On Amma, Queerness, & Being Out of Her Reach
Content Warnings: Parent death
By Suma Cheru '18
I often wonder whether my deceased mother would support or reject my queerness. I was too young when she died, too young to know that it could be normal to like girls. Too naive.
***
My amma―the Tamil word for “mother”―died a slow, brutal death. She’d been sick with stomach cancer for eighteen months. She’d gone into remission for some time. But, given cancer’s insidious nature, it came back. And after the cancer returned, it dared not leave her again.
I was seven when Amma died. Too naive to understand the gravity of the situation. Perhaps, because of my youthful age, my parents had thought it best to keep me out of the chaos. They chose not to inform me of the severity of Amma’s illness. In doing so, they kept me in the shadows of her burgeoning illness and death. I would never have understood just how serious stage III stomach cancer could be.
I think about Amma here and there. I think about what my relationship with her would be like today. Would we get along? Would I tell her everything? Would she be my keeper of secrets? Or would we fight incessantly? Would I keep her out? Far away? Would ours be a deep or a superficial relationship?

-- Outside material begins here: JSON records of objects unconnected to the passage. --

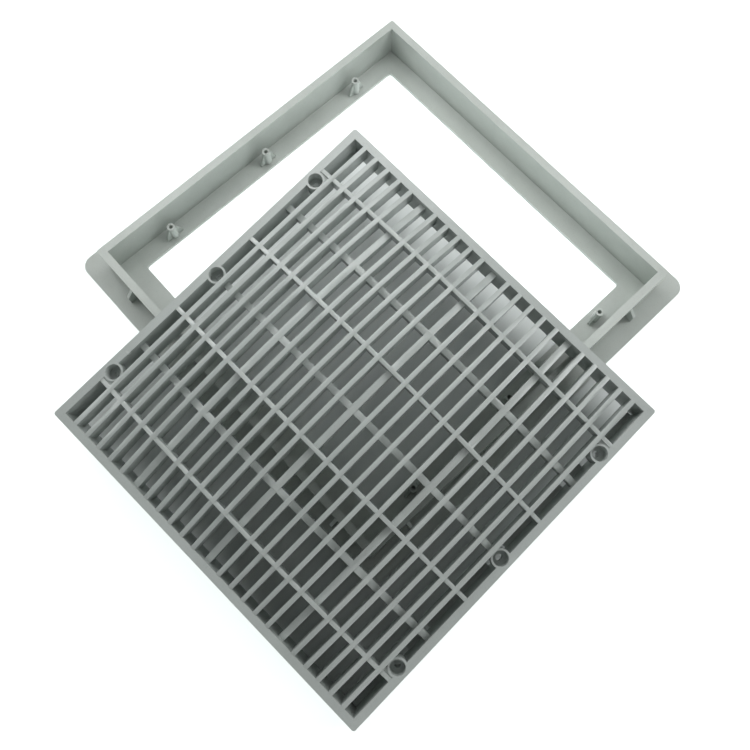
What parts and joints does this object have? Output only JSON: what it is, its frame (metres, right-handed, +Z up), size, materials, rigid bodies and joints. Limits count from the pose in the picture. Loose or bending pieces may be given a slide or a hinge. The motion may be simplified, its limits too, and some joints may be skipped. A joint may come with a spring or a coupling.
{
  "type": "pool main drain cover",
  "caption": "Square moulded pool main drain set: a crowned slotted grate leaning on its low pocketed seat frame with screw posts.",
  "frame": {"origin": "middle of the whole set's plan box, on the surface it lies on, which is the underside of the seat frame's base plate", "axes": "+Z up, out of the pocket; +X and +Y along the seat frame's sides, with the screw posts in two rows along Y; the grate lies towards +X and -Y and is tilted against these axes"},
  "size_m": [0.4062, 0.4284, 0.0891],
  "materials": {
    "frame_plastic": "moulded light grey ABS, satin, plain",
    "grate_plastic": "moulded light grey ABS, satin, plain"
  },
  "bodies": {
    "root": {"seat_frame": "frame_plastic", "grate": "grate_plastic"}
  },
  "joints": []
}
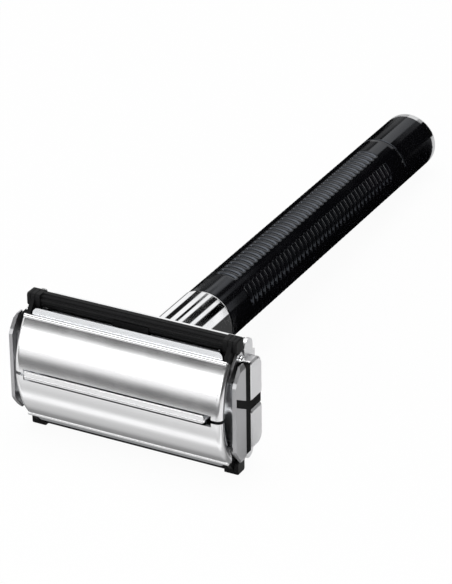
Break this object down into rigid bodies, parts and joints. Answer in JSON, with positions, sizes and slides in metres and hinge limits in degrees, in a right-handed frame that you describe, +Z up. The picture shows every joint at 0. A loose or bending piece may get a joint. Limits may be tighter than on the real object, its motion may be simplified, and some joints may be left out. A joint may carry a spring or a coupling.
{
  "type": "double-edge safety razor",
  "caption": "Safety razor with a chrome head whose two curved doors open when the knob at the end of its black ribbed handle is turned.",
  "frame": {"origin": "centre of the base of the box round the razor as it lies on its lower guard and its knob", "axes": "+X along the head, +Y from the head towards the knob, +Z up; the handle axis falls about four degrees towards the knob"},
  "size_m": [0.0446, 0.119, 0.0261],
  "materials": {
    "door_steel": "brushed bright steel, drawn along the head",
    "satin_steel": "satin, bead blasted",
    "chrome": "mirror chrome plate",
    "works_steel": "turned steel, plain",
    "blade_steel": "ground stainless strip",
    "guard_black": "moulded, matte charcoal",
    "grip_black": "gloss black",
    "brass": "turned brass"
  },
  "bodies": {
    "frame": {"barrel_tube": "works_steel", "base_plate": "chrome", "blade": "blade_steel", "blade_platform": "works_steel", "blade_studs": "works_steel", "centre_bar": "chrome", "end_blocks_left": "satin_steel", "end_blocks_right": "satin_steel", "end_cap_left": "satin_steel", "end_cap_right": "satin_steel", "end_plate_left": "satin_steel", "end_plate_right": "satin_steel", "end_rivets_left": "chrome", "end_rivets_right": "chrome", "end_seal_left": "guard_black", "end_seal_right": "guard_black", "friction_washer": "works_steel", "grip_sleeve": "grip_black", "guard_lower": "guard_black", "guard_rivets_lower": "chrome", "guard_rivets_upper": "chrome", "guard_upper": "guard_black", "hinge_pins_lower": "works_steel", "hinge_pins_upper": "works_steel", "neck_collar": "chrome", "neck_flange": "chrome", "pin_caps_lower": "guard_black", "pin_caps_upper": "guard_black", "platform_pillars": "works_steel", "retaining_ring": "works_steel"},
    "knob": {"knob_sleeve": "grip_black", "thread_insert": "brass", "knob_end_cap": "chrome"},
    "lifter": {"lifter_plate": "works_steel", "lifter_rod": "works_steel", "rod_head": "works_steel", "drive_pins": "works_steel"},
    "upper_door": {"door_upper": "door_steel", "door_arms_upper": "guard_black"},
    "lower_door": {"door_lower": "door_steel", "door_arms_lower": "guard_black"}
  },
  "joints": [
    {"name": "knob_turn", "type": "hinge", "parent": "frame", "child": "knob", "pos_m": [0, -0.05482, 0.01321], "axis": [0, -0.9978, 0.0667], "range_deg": [0, 540]},
    {"name": "lifter_slide", "type": "slide", "parent": "frame", "child": "lifter", "axis": [0, -0.9978, 0.0667], "range_m": [0, 0.003]},
    {"name": "door_upper_swing", "type": "hinge", "parent": "frame", "child": "upper_door", "pos_m": [0, -0.05153, 0.02502], "axis": [-1, 0, 0], "range_deg": [0, 55]},
    {"name": "door_lower_swing", "type": "hinge", "parent": "frame", "child": "lower_door", "pos_m": [0, -0.05313, 0.00107], "axis": [1, 0, 0], "range_deg": [0, 55]}
  ],
  "couplings": [
    {"joint": "knob_turn", "follows": "lifter_slide", "rad_per_m": 3141.6},
    {"joint": "door_upper_swing", "follows": "lifter_slide", "rad_per_m": 319.98},
    {"joint": "door_lower_swing", "follows": "lifter_slide", "rad_per_m": 319.98}
  ]
}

Amma has a gay brother. I’ve heard that, when he shared his sexuality with her in the late ‘90s, she didn’t speak to him for months. Months. She did eventually respond, however. She wrote him a letter. A letter that traveled from her place in Berkeley, California to Bangalore, India. Things were fine after she responded, I suppose. She and her brother still spoke to each other, still sustained their sibling ties. She still didn’t speak to him for months, though. Nothing could make up for those lost months, not even a letter.
I don’t know what she wrote in that letter. I guess I’ll never know.
There are things I wish I could tell Amma today. I wish I could tell her that on some days, I feel less feminine. I wish I could tell her that I didn’t feel like myself when I was forced into wearing a frilly pink dress for my fourth birthday. I wish I could tell her I feel like my best self with my short hair. I wish I could tell her that I sleep with women. That I fall for women every single time.
***
I realize I don’t get to say the word “Amma” that much. Not at all, really. I only use it to refer to this woman who gave birth to me, someone far in my past.
I wonder whether Amma would write me a letter upon learning about my queerness. I don’t know what she’d write in that letter. I guess I’ll never know.
What haunts me is the possibility that Amma wouldn’t speak to me for months upon learning this.